Kölner Haie, DEL take historic lead in attendance study

Kölner Haie, DEL take historic lead in attendance study

After years of dominance from Switzerland, first place in the annual European attendance study goes to Germany.

Cologne-based Kölner Haie set a new European attendance record (avg. 16,993) in the regular season and the German DEL had the highest average attendance of all European leagues, also setting a new Euro record.

Since 2002 Swiss club SC Bern had been leading the European clubs in attendance year after year while Switzerland’s National League had been leading the European leagues since 2013. No longer.

“We had an extremely high growth with more than 20 per cent,” said Gernot Tripcke, the Managing Director of the Deutsche Eishockey Liga. “German ice hockey has never got that much interest and attention. The success of the national team is also helping but in the end, the tickets have to be bought on-site.”

Even though Bern improved its numbers from 14,750 to 15,490 compared to last year it wasn’t enough for better than second place this time. Kölner Haie increased its attendance from 13,901 to 16,993 spectators on average. It’s the highest attendance by a European club ever surpassing Bern’s 16,399 in 2017.

Another German club comes third with Eisbären Berlin averaging 13,804 spectators. The last time another club than SC Bern ranked first was Kölner Haie back in 2001 with an attendance of 11,529. Now the “Sharks” have claimed back first place after 23 years.

The comprehensive and exclusive E.H.C. Alliance survey includes 389 European club teams and 32 European leagues, including six second-tier leagues.

Click here for the complete list.

In total 11 European clubs reached five-digit figures this season – a new record. In 2020 and 2023 eight clubs had an average attendance of over 10,000. Among the newer members of the five-digit circle is Sparta Prague. The team from the Czech capital has doubled its figures since 2015 and this season broke its own Extraliga attendance record with an average home gate of 11,586.

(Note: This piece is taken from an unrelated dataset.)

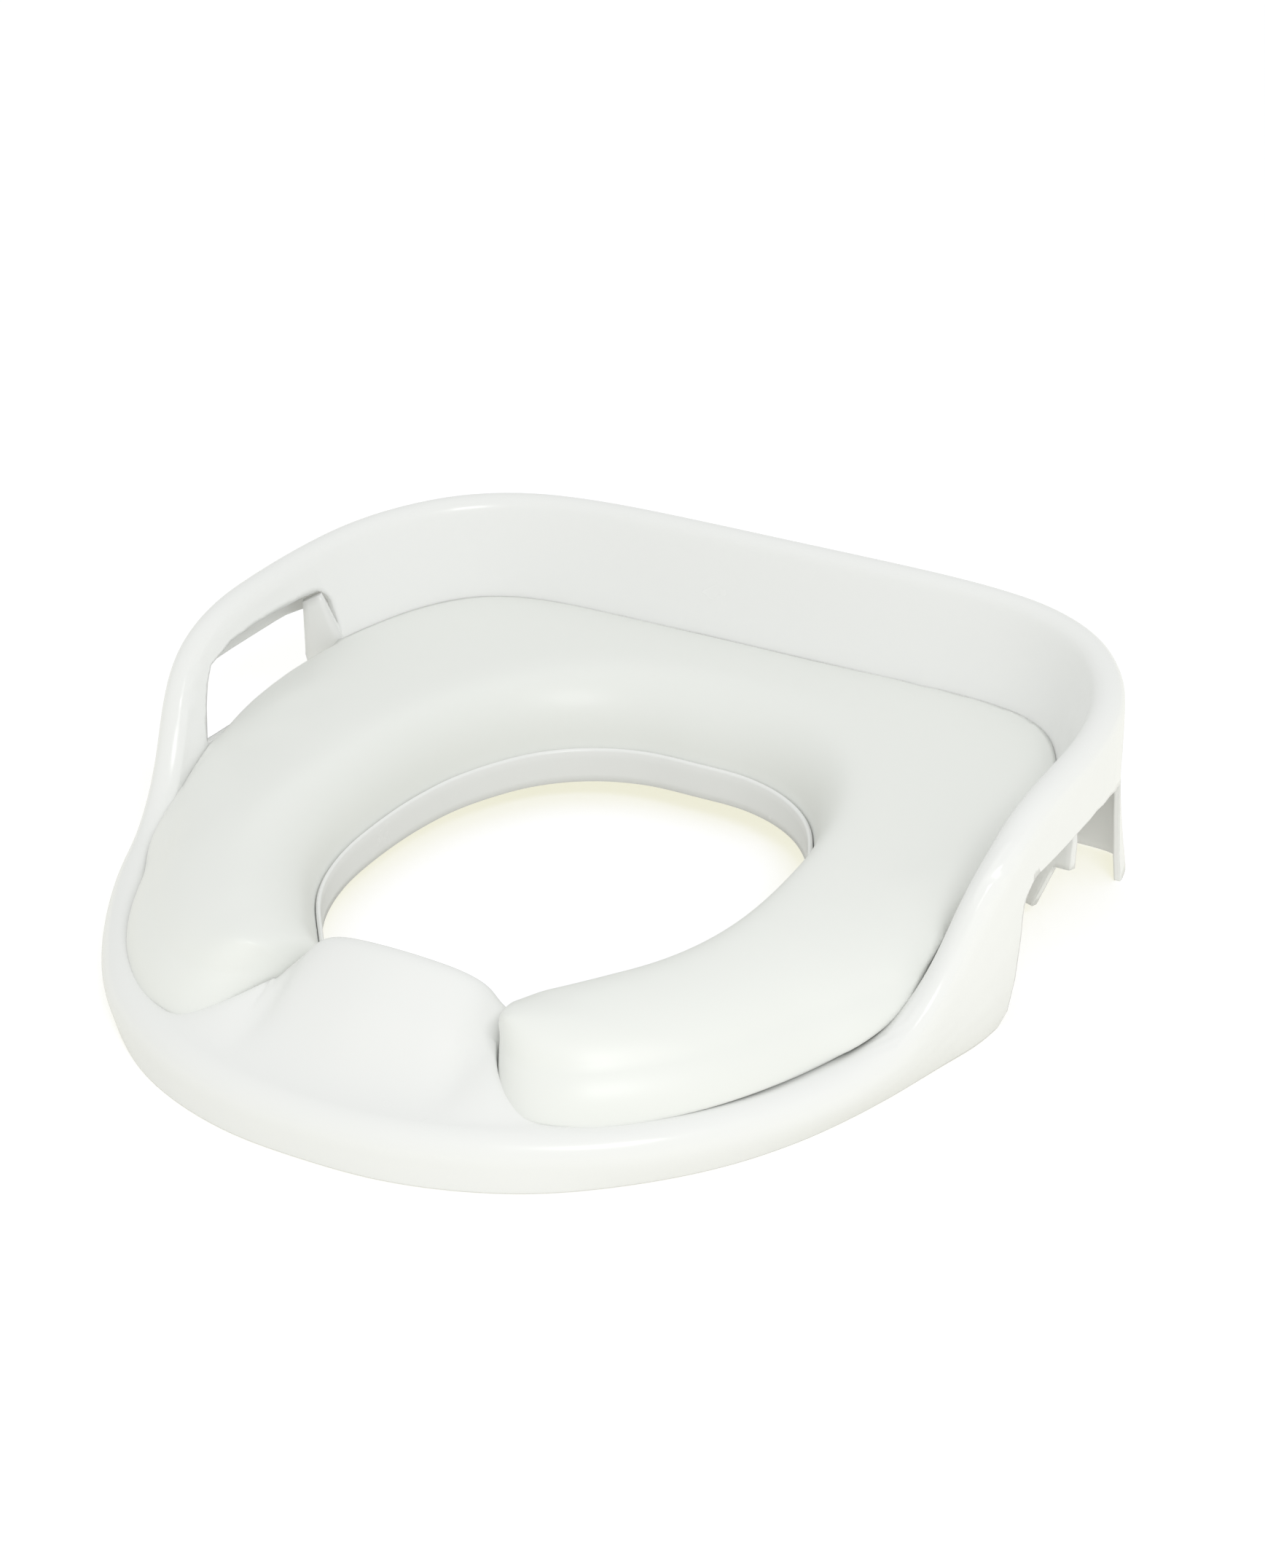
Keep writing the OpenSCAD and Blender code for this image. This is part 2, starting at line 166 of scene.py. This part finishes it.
def fill_flanks(bm, lift=True):
    """Moves a mesh outwards beside the guard, and up if lift is set."""
    for v in bm.verts:
        angle, radius = spoke_of(v)
        values = flank_at(angle)
        if values is None:
            continue
        start, rise, out, up = values
        run_in = clamp(1 - (start - radius) / FLANK_RUN_IN)
        fade = clamp((radius - start) / (FLANK_END - start))
        shift = 1 + out * run_in * (1 - fade) / radius
        on_tray = abs(v.co.z / MM - TRAY) < SAME_HEIGHT
        on_ridge = abs(angle - RIDGE_SPOKE) < RIDGE_HALF_ANGLE and radius > RIDGE_FROM
        if lift and on_tray and on_ridge:
            v.co.z = along(RIDGE, radius) * MM
        elif lift and v.co.z > OVER_TRAY and radius > start:
            v.co.z += up * min(1, (radius - start) / rise) * (1 - fade ** 2) * MM
        v.co.x, v.co.y = v.co.x * shift, HUB.y + (v.co.y - HUB.y) * shift


# %% [markdown]
# ## The moulded frame
# The real frame is one injection moulding of polypropylene: tray, rim, handles and guard in
# one skin. It keeps every edge of the construction model that turns sharply: the collar round
# the hole, the lower edge, the ends of the hand slots.

# %% Frame
FINE = 2
shell = quad_copy("frame_shell", "moulded_frame", edge_angle=43, crease=0.93, keep_cuts=True,
                  shape=fill_flanks)
subdivide(shell, FINE)
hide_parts("frame_shell")
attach(shell, "root")

# %% [markdown]
# ## The foam pad
# The pad is soft foam with a smooth closed skin, made in one mould, so it has no seams. A
# simulated cloth would swell it and lose the photographed ridge round the hole. It is shaped
# by subdivision instead, and then its skin is moved in and out a little, because soft foam
# never lies as true as hard plastic.

# %% Pad
# The corners of the pad's ends turn towards the guard, in front of this spoke
CORNER_BEFORE, CORNER_FROM, CORNER_TURN = -73.3, 188, math.radians(-0.4)
# Beside the hand slots the outer edge stands up between two spokes
EDGE_START, EDGE_STOP, EDGE_FROM, EDGE_OVER, EDGE_RISE = -24, -2, 155, 40 * MM, 2.5 * MM
# Folds near the ends are evened out in front of this spoke
SOFT_BEFORE, SOFT_FROM, SOFT_OVER, SOFT_PASSES = -69, 196, 30 * MM, 4
# Height of the waves in the skin, and how many lie along a metre
SWELL, WAVE = 0.22 * MM, 22.0


def shape_pad(bm):
    """Fits the pad's ends to the flanks and evens out their folds."""
    fill_flanks(bm, lift=False)
    for v in bm.verts:
        angle, radius = spoke_of(v)
        if angle < CORNER_BEFORE and radius > CORNER_FROM:
            turn = CORNER_TURN * (1 if v.co.x > 0 else -1)
            x, y = v.co.x, v.co.y - HUB.y
            v.co.x = x * math.cos(turn) - y * math.sin(turn)
            v.co.y = HUB.y + x * math.sin(turn) + y * math.cos(turn)
    for v in bm.verts:
        angle, radius = spoke_of(v)
        if EDGE_START < angle < EDGE_STOP and radius > EDGE_FROM and v.co.z > EDGE_OVER:
            share = (angle - EDGE_START) / (EDGE_STOP - EDGE_START)
            v.co.z += EDGE_RISE * math.sin(math.pi * share)
    soft = []
    for v in bm.verts:
        angle, radius = spoke_of(v)
        if angle < SOFT_BEFORE and radius > SOFT_FROM and v.co.z > SOFT_OVER:
            soft.append(v)
    for _ in range(SOFT_PASSES):
        bmesh.ops.smooth_vert(bm, verts=soft, factor=0.5, use_axis_x=True, use_axis_y=True,
                              use_axis_z=True)
    print("pad points evened out:", len(soft))


pad = quad_copy("seat_pad", "foam_pad", edge_angle=80, crease=0.35, shape=shape_pad)
subdivide(pad, FINE)
# A moved point makes Blender work out every normal again, so they are read first
normals = [v.normal.copy() for v in pad.data.vertices]
for v, normal in zip(pad.data.vertices, normals):
    v.co += normal * noise.noise(v.co * WAVE) * SWELL

# %% [markdown]
# Foam is cut a little large for its tray, so it presses against the walls and only a hair
# line shows between them. Each point on the pad's flanks looks outwards for the moulding, and
# where that is near it moves up to it, all but a third of a millimetre. In front there is no
# wall to look for, only the low shoulder of the apron. There the foam rolls over the shoulder,
# most at the bottom and not at all from a certain height up.

# %% Pad pressed into its tray
from mathutils.bvhtree import BVHTree

# How far a point looks, the gap from which it is pressed fully, and the gap that stays
REACH, FULL_PRESS, HAIR_LINE = 7 * MM, 3 * MM, 0.35 * MM
# How far the skin has to turn towards a wall to be held by it, and over what span it takes hold
LEAST_TURN, TURN_SPAN = 0.15, 0.5
SHOULDER, BED_Z, ROLL_TOP = 6 * MM, 20.4 * MM, 40 * MM
# The shoulder takes over from the wall in front of this line, over this length
FRONT_Y, BLEND = 15 * MM, 60 * MM

walls = BVHTree.FromPolygons([v.co for v in shell.data.vertices],
                             [p.vertices for p in shell.data.polygons])
moved = 0
for v, normal in zip(pad.data.vertices, normals):
    away = Vector((v.co.x - HUB.x, v.co.y - HUB.y, 0)).normalized()
    side = normal.dot(away)
    way = away if side > 0 else -away
    grip = clamp((abs(side) - LEAST_TURN) / TURN_SPAN)
    if grip == 0 or v.co.z < BED_Z:
        continue
    front = clamp((FRONT_Y - v.co.y) / BLEND) if side > 0 else 0
    if front and v.co.z < ROLL_TOP:
        up = (v.co.z - BED_Z) / (ROLL_TOP - BED_Z)
        v.co += way * SHOULDER * front * grip * (1 - up ** 2)
    hit, _, _, gap = walls.ray_cast(v.co, way, REACH)
    if hit and gap > HAIR_LINE:
        near = min(1, (REACH - gap) / (REACH - FULL_PRESS))
        v.co += way * (gap - HAIR_LINE) * grip * near * (1 - front)
        moved += 1
print("points pressed against the moulding:", moved)
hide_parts("seat_pad")
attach(pad, "root")

# %% [markdown]
# ## Finishes
# Both surfaces are off-white, so the eye tells them apart by gloss and by a small shift in
# hue. The frame is a cool white with a soft gloss. The pad is satin, a touch greyer and
# greener. Each finish has a fine relief that breaks up its highlights: the faint ripple of a
# moulding, and the grain of a foam skin. The grip blocks are plain matt rubber.

# %% Helpers for node materials
# A noise node rarely leaves this range, so it is spread over it
NOISE_LOW, NOISE_HIGH = 0.1, 0.9


def material(name, colour, roughness):
    """New material with a Principled shader, returned with its nodes and links."""
    m = bpy.data.materials.new(name)
    m.use_nodes = True
    nodes, links = m.node_tree.nodes, m.node_tree.links
    shader = nodes["Principled BSDF"]
    shader.inputs["Base Color"].default_value = (*colour, 1)
    shader.inputs["Roughness"].default_value = roughness
    return m, nodes, links, shader


def relief(nodes, links, shader, scale, height, detail):
    """Fine bumps over a surface, in the object's own coordinates."""
    place = nodes.new("ShaderNodeTexCoord")
    grain = nodes.new("ShaderNodeTexNoise")
    bump = nodes.new("ShaderNodeBump")
    grain.inputs["Scale"].default_value = scale
    grain.inputs["Detail"].default_value = detail
    bump.inputs["Strength"].default_value = 1.0
    bump.inputs["Distance"].default_value = height
    links.new(place.outputs["Object"], grain.inputs["Vector"])
    links.new(grain.outputs["Fac"], bump.inputs["Height"])
    links.new(bump.outputs["Normal"], shader.inputs["Normal"])
    return place


def spread(nodes, links, value, socket, start, stop, low, high, blend="LINEAR"):
    """Feeds a socket with a value that runs from low to high between start and stop."""
    ramp = nodes.new("ShaderNodeMapRange")
    ramp.interpolation_type = blend
    ramp.inputs["From Min"].default_value = start
    ramp.inputs["From Max"].default_value = stop
    ramp.inputs["To Min"].default_value = low
    ramp.inputs["To Max"].default_value = high
    links.new(value, ramp.inputs["Value"])
    links.new(ramp.outputs["Result"], socket)


def vary(nodes, links, place, socket, scale, low, high):
    """Lets a value drift between low and high over the surface."""
    cloud = nodes.new("ShaderNodeTexNoise")
    cloud.inputs["Scale"].default_value = scale
    cloud.inputs["Detail"].default_value = 3
    links.new(place.outputs["Object"], cloud.inputs["Vector"])
    spread(nodes, links, cloud.outputs["Fac"], socket, NOISE_LOW, NOISE_HIGH, low, high,
           blend="SMOOTHERSTEP")


def finish_piece(piece, finish):
    """Gives a piece one finish and no other."""
    piece.data.materials.clear()
    piece.data.materials.append(finish)


# %% Frame, pad and grip finishes
frame_finish, nodes, links, shader = material("gloss_white_plastic", (0.885, 0.89, 0.88), 0.24)
place = relief(nodes, links, shader, scale=260, height=0.004 * MM, detail=2)
vary(nodes, links, place, shader.inputs["Roughness"], scale=30, low=0.21, high=0.28)

pad_finish, nodes, links, shader = material("satin_foam_skin", (0.865, 0.878, 0.85), 0.4)
place = relief(nodes, links, shader, scale=1400, height=0.012 * MM, detail=3)
vary(nodes, links, place, shader.inputs["Roughness"], scale=24, low=0.36, high=0.44)

grip_finish, nodes, links, shader = material("matt_rubber", (0.45, 0.47, 0.46), 0.75)
relief(nodes, links, shader, scale=900, height=0.02 * MM, detail=2)

finish_piece(shell, frame_finish)
finish_piece(pad, pad_finish)
for name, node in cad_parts.items():
    if name.startswith("grip_block"):
        finish_piece(node, grip_finish)
print("finishes:", [m.name for m in bpy.data.materials if m.users])

# %% [markdown]
# ## Studio
# A catalogue picture of a white object on white needs a floor that is brighter than the
# object and still takes a faint shadow. To the camera the floor glows a little and reflects a
# little, and it reflects blue more than red, so that its shadow turns warm. To everything else
# it is a matt board with a weak glow, which is weaker still beneath the seat, so that it lights
# the undersides only a little.

# %% Helpers for the studio's shaders
def light_node(nodes, kind, colour, strength=None):
    """New shader node with its colour, and its strength where it has one."""
    node = nodes.new(kind)
    node.inputs["Color"].default_value = (*colour, 1)
    if strength is not None:
        node.inputs["Strength"].default_value = strength
    return node


def sum_of(nodes, links, first, second):
    """Two shaders added up."""
    both = nodes.new("ShaderNodeAddShader")
    links.new(first.outputs[0], both.inputs[0])
    links.new(second.outputs[0], both.inputs[1])
    return both


def split(nodes, links, output_kind, for_camera, for_others):
    """Shows one shader to the camera and another to every other ray."""
    out = nodes.new(output_kind)
    pick = nodes.new("ShaderNodeMixShader")
    path = nodes.new("ShaderNodeLightPath")
    links.new(path.outputs["Is Camera Ray"], pick.inputs["Fac"])
    links.new(for_others.outputs[0], pick.inputs[1])
    links.new(for_camera.outputs[0], pick.inputs[2])
    links.new(pick.outputs[0], out.inputs["Surface"])


# %% Floor and sky
scene = bpy.context.scene
FLOOR_SIZE, FLOOR_Z = 30, -0.0004
# The floor's glow for all rays but the camera's grows with the distance from the middle
DIM_WITHIN, FULL_FROM, DIM_GLOW, FULL_GLOW = 0.10, 0.26, 0.20, 0.55

bpy.ops.mesh.primitive_plane_add(size=FLOOR_SIZE, location=(0, 0, FLOOR_Z))
floor = bpy.context.object
floor.name = "studio_floor"

sweep = bpy.data.materials.new("studio_sweep")
sweep.use_nodes = True
nodes, links = sweep.node_tree.nodes, sweep.node_tree.links
nodes.clear()
matt = light_node(nodes, "ShaderNodeBsdfDiffuse", (0.39, 0.42, 0.74))
glow = light_node(nodes, "ShaderNodeEmission", (0.70, 0.675, 0.42))
board = light_node(nodes, "ShaderNodeBsdfDiffuse", (0.50, 0.50, 0.47))
fill = light_node(nodes, "ShaderNodeEmission", (1.0, 0.99, 0.93))
where = nodes.new("ShaderNodeTexCoord")
distance = nodes.new("ShaderNodeVectorMath")
distance.operation = "LENGTH"
links.new(where.outputs["Object"], distance.inputs[0])
spread(nodes, links, distance.outputs["Value"], fill.inputs["Strength"], DIM_WITHIN, FULL_FROM,
       DIM_GLOW, FULL_GLOW)
split(nodes, links, "ShaderNodeOutputMaterial", for_camera=sum_of(nodes, links, matt, glow),
      for_others=sum_of(nodes, links, board, fill))
floor.data.materials.append(sweep)

world = bpy.data.worlds.new("studio")
scene.world = world
world.use_nodes = True
nodes, links = world.node_tree.nodes, world.node_tree.links
nodes.clear()
sky = light_node(nodes, "ShaderNodeBackground", (0.8, 0.8, 0.8), strength=1.05)
daylight = light_node(nodes, "ShaderNodeBackground", (0.99, 1.0, 0.985), strength=0.79)
split(nodes, links, "ShaderNodeOutputWorld", for_camera=sky, for_others=daylight)
print("floor and sky are white")

# %% [markdown]
# ## Key light
# The highlights on the rim, the ridge of the pad and the apron all point to one wide lamp
# above and to the right of the camera. It is a soft box, so its reflections have soft ends.

# %% Soft box
AIM = Vector((0, 0, 0.05))


def soft_box(name, azimuth, elevation, distance, size, power):
    """Area lamp aimed at the seat; azimuth is clockwise from +Y, seen from above."""
    a, e = math.radians(azimuth), math.radians(elevation)
    way = Vector((math.sin(a) * math.cos(e), math.cos(a) * math.cos(e), math.sin(e)))
    lamp = bpy.data.lights.new(name, "AREA")
    lamp.shape = "RECTANGLE"
    lamp.size, lamp.size_y = size
    lamp.energy = power
    holder = bpy.data.objects.new(name, lamp)
    scene.collection.objects.link(holder)
    holder.location = way * distance + AIM
    holder.rotation_euler = way.to_track_quat("Z", "Y").to_euler()


soft_box("key", azimuth=132, elevation=43, distance=2.6, size=(1.05, 0.42), power=15)
print("key light set")

# %% [markdown]
# ## Camera
# The camera stands where the photographer's stood: in front and to the right, 27 degrees
# above the seat and 1.6 metres away, with a lens a little longer than a portrait lens.

# %% Camera
AZIMUTH, ELEVATION, DISTANCE = math.radians(29.1), math.radians(27.17), 1.6
TARGET = Vector((0.00566, 0.04427, 0.05))
back = Vector((math.sin(AZIMUTH) * math.cos(ELEVATION), -math.cos(AZIMUTH) * math.cos(ELEVATION),
               math.sin(ELEVATION)))
lens = bpy.data.cameras.new("camera")
lens.lens = 86.42
lens.sensor_width = 36
lens.sensor_fit = "AUTO"
camera = bpy.data.objects.new("camera", lens)
scene.collection.objects.link(camera)
camera.location = TARGET + back * DISTANCE
camera.rotation_euler = back.to_track_quat("Z", "Y").to_euler()
scene.camera = camera
scene.view_settings.view_transform = "Standard"
print("camera at", [round(v, 3) for v in camera.location])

Of the top-10 teams, six used their arena capacity over 90 per cent while 13th-ranked Fribourg-Gottéron from Switzerland had each and every game sold out with 9,047 spectators.

Another record-setter was the Sheffield Steelers, ranked 18th, who averaged 7,636 fans – the highest number in the history of the UK’s Elite Ice Hockey League.*

The best newcomer was from France. The Marseille Spartiates were established only in 2012 after a new ice arena had opened in France’s second-largest city. They climbed the ladder and in their first season in the Ligue Magnus the country’s top league they averaged 4,033 spectators to enter Europe’s top 100 and claim first place at the national level.

With Köln’s rise, also the German DEL moved up to first place overtaking its Swiss neighbours as well as the Swedish Hockey League. The average attendance of 7,162 was an increase of 21.8 per cent compared to the previous season. It was the highest average attendance ever recorded by a European league. Switzerland’s National League came second with a modest increase of 1.8 per cent to 7,130 spectators, its highest figure ever.

Germany’s DEL was the second-highest attended ice hockey league worldwide only behind the National Hockey League with currently 17,452 spectators, led by the Montreal Canadiens with an average of 21,095. Four European leagues are ranked between the NHL and North America’s second league, the AHL, in attendance.

Almost all European top leagues enjoyed a significant increase in attendance, many of them even with double digits, both bigger leagues such as Germany’s but also smaller ones such as France’s Ligue Magnus (+19%) and Poland’s PHL (+40%).

Germany also won in a third category. The DEL2 was the best-attended second-tier league in Europe with an average of 3,154 spectators (+29%) overtaking Sweden’s HockeyAllsvenskan, which averaged 3,112 fans (+10%). The second-tier clubs with the best attendance were, however, two traditional clubs from Sweden who hope to move up again: Djurgården Stockholm (6,461) and Brynäs Gävle (6,442).

The attendance figures increased in Europe and also in North America’s major professional, junior and college leagues; not only European club hockey grew. The Asia League with the top Japanese and Korean club teams increased its average attendance by over 30 per cent to 1,150.

*NOTE: The British Elite Ice Hockey League (EIHL) concludes its regular season on 8 April so the EIHL’s league and clubs’ average will be adjusted with the final numbers.